I also put an easy-breezy button on my help menu to visit the website… which handily also lets me know via which URL they come by whether they’re registered or not. That way I can see if anybody is actually using my software, which is hard to tell now unless they’re one of the two people who routinely click the “purchase this now” button and then do nothing.
Hustling for development dollars on eBay
Well, I’ve been flogging my software on eBay for the past week. The first auctions will be ending tonight, we’ll see if anything sells.
Since eBayers are rather notorious for being accutely price sensitive I dropped the price to $12.95, then on reflection moved it to $14.95. $12.95 puts me at right in the region where a single pack of Dolch Sight Word Bingo cards costs, when you factor in shipping (please, eBay users, please show me you know how to do addition). Of that, I pay $.60 for listing plus 5.25% + 2.9% + … darn it, it adds up quickly doesn’t it. Oh well, shipping cost is still zero and production costs are still zero, which means I still clear ~9-10 profit per sale. Needless to say, this is a lot less than $20 per sale on my website, but as my website is not generating many hits or demo downloads yet (averaging one a day from folks actually interested in the software) and my auctions on eBay are seeing traffic, watchers, and probably bids starting tonight…
At the moment I’m still experimenting with my presentation, which is just plain text at the moment. I figure for eBay less is more, although I’d prefer having a testimonial or three to throw in there.

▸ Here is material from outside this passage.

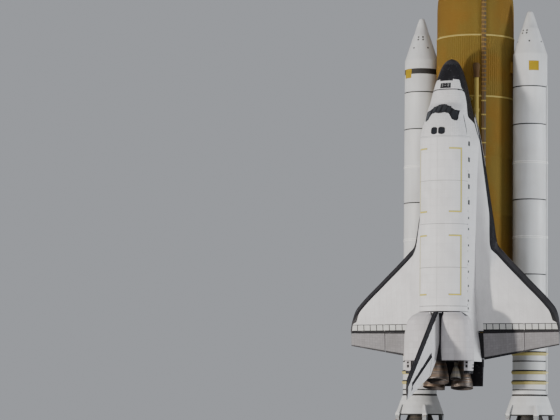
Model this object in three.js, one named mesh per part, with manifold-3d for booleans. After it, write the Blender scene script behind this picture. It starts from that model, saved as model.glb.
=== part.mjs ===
// A space shuttle as it stands before launch: the winged orbiter on its external propellant tank,
// between two solid rocket boosters that stand on their hold-down posts.
// Every length is in inches of the full-size vehicle, and stations run as on the real one:
// the orbiter's x0 grows from nose to tail, y0 to starboard and z0 from belly to back,
// the tank's xt and the boosters' xb grow downwards. The last lines turn inches into millimetres
// of the half-size model. The stack stands along +Z, the orbiter's back looks along -Y.
import * as THREE from "three";
import { mergeVertices } from "three/addons/utils/BufferGeometryUtils.js";
import Module from "manifold-3d";

const wasm = await Module();
wasm.setup();

const { cos, sin, sqrt, tan, PI } = Math;
const { lerp } = THREE.MathUtils;
const rad = THREE.MathUtils.degToRad;

// Scale and clearances
const MODEL_SCALE = 1 / 2;
const MM_PER_INCH = 25.4 * MODEL_SCALE;
const SEAT = 0.024; // between pieces that rest on each other
const RUN = 0.5; // between an edge that moves and what it passes
const COVE = 0.65; // between a control surface's round nose and the hollow that it turns in

// Heights of the stack
const POST_HEIGHT = 72; // from the floor to the boosters' skirts
const BOOSTER_TO_TANK = 543; // xt = xb + this
const ORBITER_TO_TANK = 741; // xt = x0 + this
const SKIRT_BASE = 1930.64; // xb
const FLOOR_STATION = SKIRT_BASE + BOOSTER_TO_TANK + POST_HEIGHT; // xt of the floor
const tankHeight = (xt) => FLOOR_STATION - xt;
const boosterHeight = (xb) => tankHeight(xb + BOOSTER_TO_TANK);

// Places across the stack
const BOOSTER_OFFSET = 250.5; // booster's axis from the tank's
const ORBITER_OFFSET = 336.5; // orbiter's z0 = 400 line from the tank's axis
const ORBITER_DATUM = 400; // z0 of that line

// Paint, foam, tile and metal
const material = (color, roughness, metalness = 0) =>
  new THREE.MeshStandardMaterial({ color, roughness, metalness });
const FOAM = material(0xb5761f, 0.9);
const BOOSTER_WHITE = material(0xe6e4de, 0.5);
const BLANKET = material(0xdcdad6, 0.85);
const TILE_WHITE = material(0xe8e7e3, 0.7);
const TILE_BLACK = material(0x1b1b1f, 0.6);
const CARBON = material(0x3a3a40, 0.5);
const NOZZLE = material(0x4a4542, 0.5, 0.6);
const GLASS = material(0x1a2028, 0.1);
const POST_PAINT = material(0x7d8286, 0.6, 0.3);

// A geometry as a closed solid, with its corners merged, its collapsed faces dropped and its skin
// turned outwards.
function solidOf(geometry) {
  const bare = geometry.index ? geometry.toNonIndexed() : geometry.clone();
  bare.deleteAttribute("normal");
  bare.deleteAttribute("uv");
  const merged = mergeVertices(bare, 1e-4);
  const corners = merged.index.array;
  const faces = [];
  for (let i = 0; i < corners.length; i += 3) {
    const [a, b, c] = corners.slice(i, i + 3);
    if (a !== b && b !== c && c !== a) faces.push([a, b, c]);
  }
  const build = (list) =>
    new wasm.Manifold(
      new wasm.Mesh({
        numProp: 3,
        vertProperties: merged.attributes.position.array,
        triVerts: new Uint32Array(list.flat()),
      }),
    );
  const solid = build(faces);
  return solid.volume() < 0 ? build(faces.map(([a, b, c]) => [a, c, b])) : solid;
}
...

Why am I even bothering selling on eBay? At current volumes, there is no way it will ever be worth my time. Mainly, its because it lets me quickly try out selling copy (although users on the general internet are going to be different than the eBay folks, I’m guessing, especially as they’re more likely to be teachers and eBayers are rather more likely to be parents/homeschoolers) and because it provides me with some cash to spend on more advertising and server fees for the next couple of months. Sure, I could fund this project with my day job until the sun goes nova, but whats the fun in that?